A more specialized deferral is available under Section 965(i) for shareholders of S corporations. This election allows an S corporation shareholder to defer payment of their tax liability indefinitely until a “triggering event” occurs. Triggering events include the S corporation losing its S status, a liquidation or sale of substantially all its assets, or the shareholder transferring their stock. Upon a triggering event, the deferred tax becomes due.

Another election under Section 965(n) allows a taxpayer to not apply any net operating losses (NOLs) against the income inclusion. This can be advantageous for a taxpayer who prefers to preserve their NOLs to offset future income that would otherwise be taxed at higher rates. Each of these elections requires a formal statement to be filed with the tax return.
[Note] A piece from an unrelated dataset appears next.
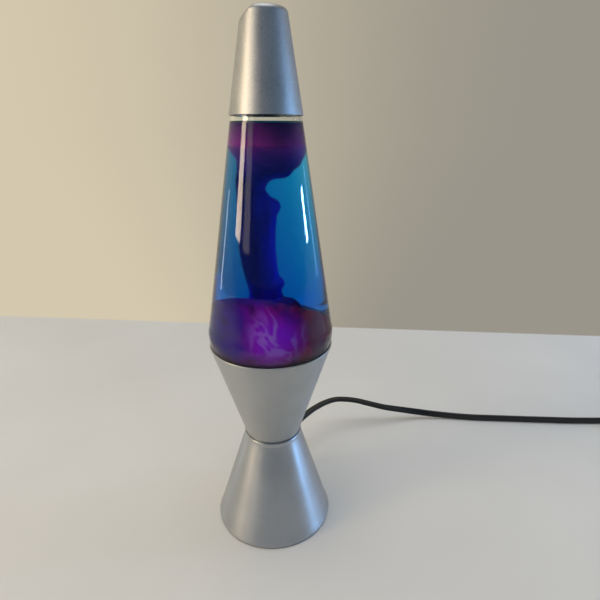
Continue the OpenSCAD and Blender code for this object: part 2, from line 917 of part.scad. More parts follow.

Compliance and Reporting Requirements

Properly reporting the tax liability requires specific forms and detailed disclosures attached to a taxpayer’s annual income tax return. The primary document for this is Form 965, Inclusion of Deferred Foreign Income Upon Transition to Participation Exemption System. This form is used for reporting the overall calculation, including the income inclusion amount, the related participation deduction, and the resulting net tax liability.

Depending on the taxpayer’s status, additional forms are necessary. Individual taxpayers must file Form 965-A, Individual Report of Net 965 Tax Liability, to report their specific share of the inclusion and tax. Corporate taxpayers file a similar form, Form 965-B. Taxpayers who make an election to pay in installments or defer payment must continue to file these forms annually until the liability is fully paid.

Completing these forms involves transcribing the key data points from the tax calculation, including the shareholder’s pro-rata share of E&P and the aggregate foreign cash position. The forms are also where taxpayers make their formal elections. For example, a taxpayer making an installment or deferral election would indicate this choice on the relevant form or by attaching a required statement.